I’ll focus on my campaign, not on Poe’s DQ – Mar
MANILA, Philippines - Liberal Party (LP) presidential candidate Manuel Roxas II continued to distance himself from the disqualification cases being faced by independent presidential candidate Sen. Grace Poe, saying he would just focus on his own campaign.
Roxas declined to comment on reports that he and LP were behind the string of similar petitions seeking to disqualify Poe, with some of the petitioners supposedly having ties with the LP, while the officials of the Commission on Elections (Comelec) are appointees of President Aquino.
“As you can see, my focus is just presenting my governance platform and convincing our countrymen of our candidacy,” Roxas told reporters in Filipino after he spoke at a forum in Quezon City.
When asked about his alleged involvement in the petitions against Poe, he maintained he had nothing to do with them nor had he influenced the Comelec commissioners to disqualify Poe.

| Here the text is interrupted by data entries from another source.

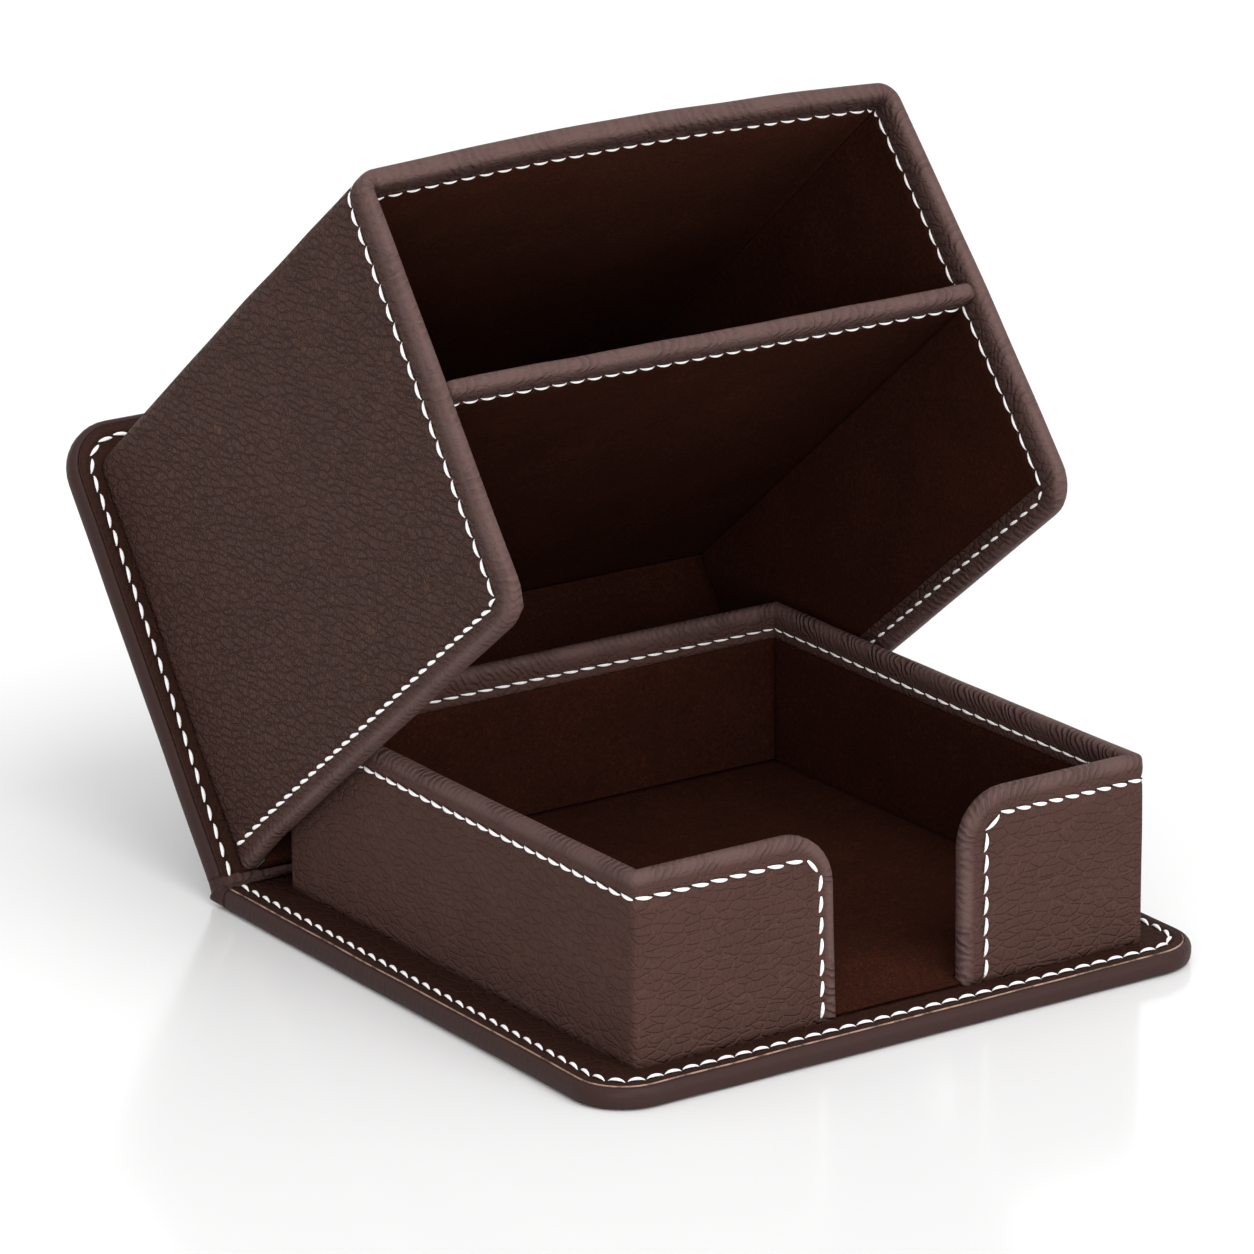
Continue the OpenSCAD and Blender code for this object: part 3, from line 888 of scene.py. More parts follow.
class NodeSheet:
    """A short way to place and join shader nodes."""

    def __init__(self, tree: bpy.types.NodeTree) -> None:
        """Takes the tree to work in."""
        self.tree = tree

    def add(self, kind: str, values: dict[str | int, Input] | None = None,
            **settings: object) -> bpy.types.Node:
        """Adds a node.

        Args:
            kind: the node's type, without its Shader prefix.
            values: numbers or sockets for its inputs, by name or number.
            **settings: its other properties.

        Returns:
            The node.
        """
        node = self.tree.nodes.new(kind if kind.startswith("Node") else "ShaderNode" + kind)
        for name, value in settings.items():
            setattr(node, name, value)
        for name, value in (values or {}).items():
            if isinstance(value, Socket):
                self.tree.links.new(value, node.inputs[name])
            else:
                node.inputs[name].default_value = value
        return node

    def math(self, operation: str, *values: Input) -> Socket:
        """Adds a Math node and returns its result."""
        return self.add("Math", dict(enumerate(values)), operation=operation).outputs[0]

    def vector(self, operation: str, one: Socket, other: Input) -> Socket:
        """Adds a Vector Math node of two values and returns its vector."""
        second = "Scale" if operation == "SCALE" else 1
        return self.add("VectorMath", {0: one, second: other}, operation=operation).outputs[0]

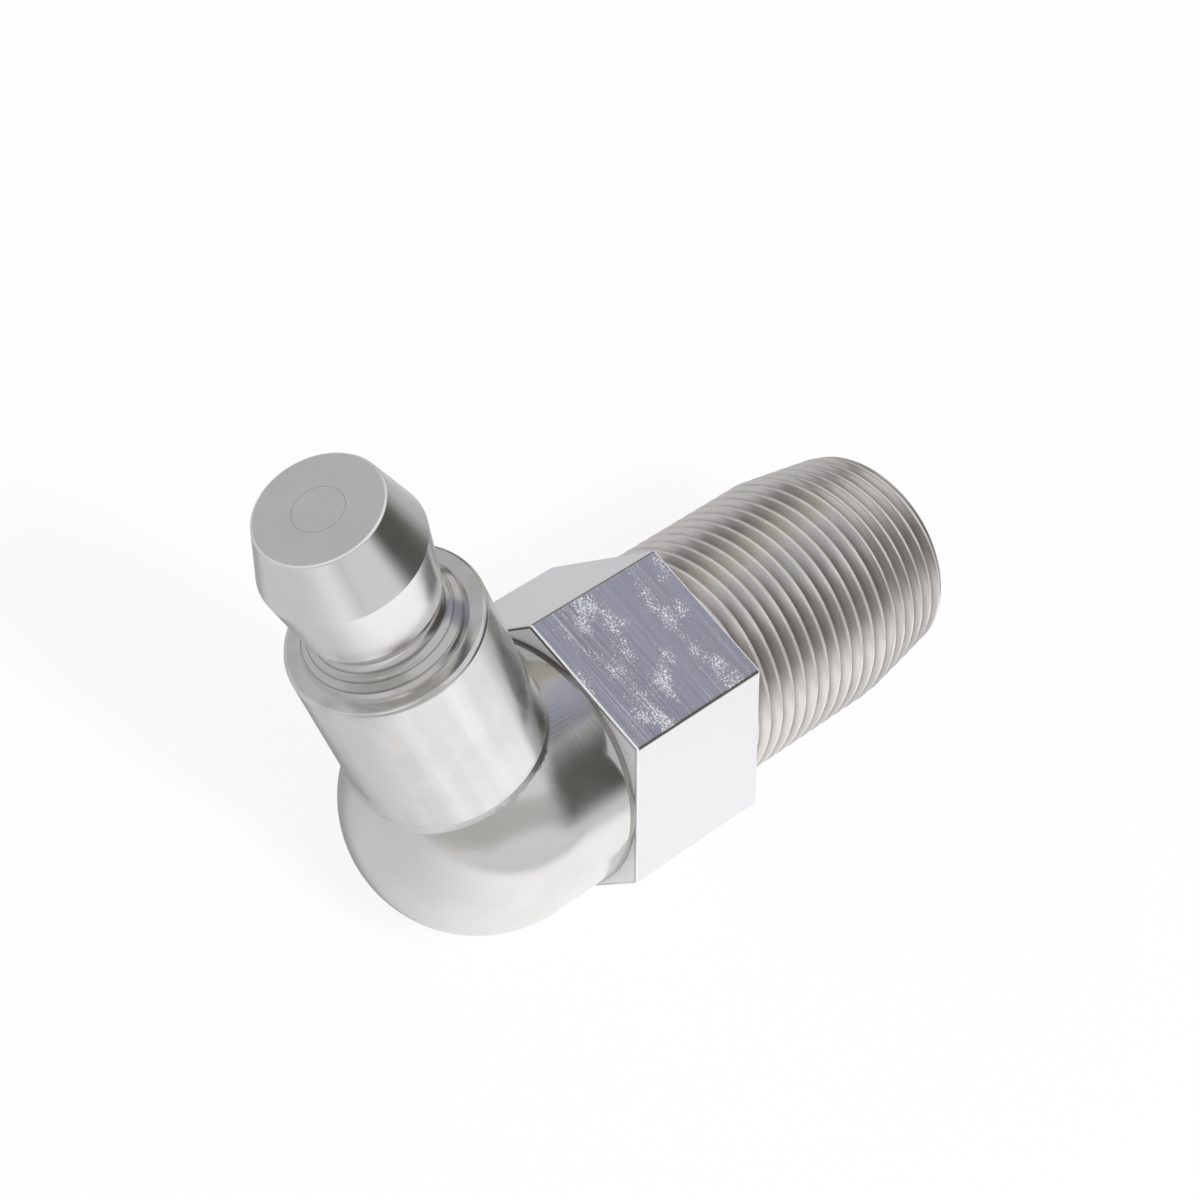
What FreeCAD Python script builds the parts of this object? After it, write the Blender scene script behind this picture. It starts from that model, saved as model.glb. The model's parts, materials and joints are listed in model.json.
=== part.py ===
import FreeCAD, Part
import math
import os

# Elbow grease nipple, bent 65 degrees from straight. Millimetres, +Z up.
# The origin is the centre of the hexagon's thread-side face, on the thread's axis, and the thread
# runs out along +X. The nipple rests on one flat of its hexagon, so the head leans over by REST_TURN.

# Hexagon and thread
HEX_AF = 11.1            # across the flats
HEX_LENGTH = 7.3
HEX_EDGE = 0.1           # narrow chamfer on every edge of the hexagon
THREAD_D = 10.3          # over the crests
THREAD_PARALLEL = 9.1    # length at full diameter
LEAD_LENGTH = 4.2        # tapered start of the thread
LEAD_END_D = 9.0
LEAD_EDGE = 0.15         # broken edge of the shank's end

# Elbow, turned down from the hexagon's own bar
ARM_LENGTH = 3.03        # from the hexagon to the elbow's centre
ARM_CUT = 0.11           # how far the arm and the ball lie below the flats
LAND_HEIGHT = 0.24       # washer face on the elbow side of the hexagon
LAND_CUT = 0.05
LAND_EDGE = 0.08
BEND = 65.0              # degrees away from a straight nipple
REST_TURN = 30.0         # degrees from a corner of the hexagon to the middle of its flat

# Boss that carries the head
BOSS_D = 7.92
BOSS_HEIGHT = 11.2       # from the elbow's centre to the shoulder
BOSS_EDGE = 0.2
JUNCTION_FILLET = 0.12   # where the boss meets the ball

# Grease passage
PASSAGE_D = 3.0
OUTLET_CHAMFER = 0.4
DRILL_POINT = 118.0      # included angle of the drill's point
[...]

“I think you better ask them (Comelec) why that was their decision,” he said.
Poe continues to be a strong candidate based on pre-election surveys for president, but Roxas has been lagging behind the polls and trying to catch up with his numerous out-of-town sorties.
LP spokesmen Reps. Romero Quimbo of Marikina City and Ibarra Gutierrez of the Akbayan party-list group maintained that the ruling party was not behind the disqualification moves.
“Why do they (Poe camp) keep pointing at us? The fact that one of the President’s appointees voted against the ruling means that the administration has nothing to do with the latest disqualification,” Quimbo said in a telephone interview, referring to Comelec Commissioner Christian Robert Lim, who dissented in the decision to disqualify Poe.
“We have no connections whatsoever with the petitioners. I believe some of them are identified with another presidential candidate,” he said.
Quimbo said Poe has many avenues for legal redress and she is expected to take them.
Gutierrez said Poe should accept the Comelec’s decision to disqualify her.
“Let’s us accept and respect the ruling because that is part of the law and constitutional processes,” Gutierrez said. “Emotions must be set aside. Legal arguments and reasoning should always prevail.”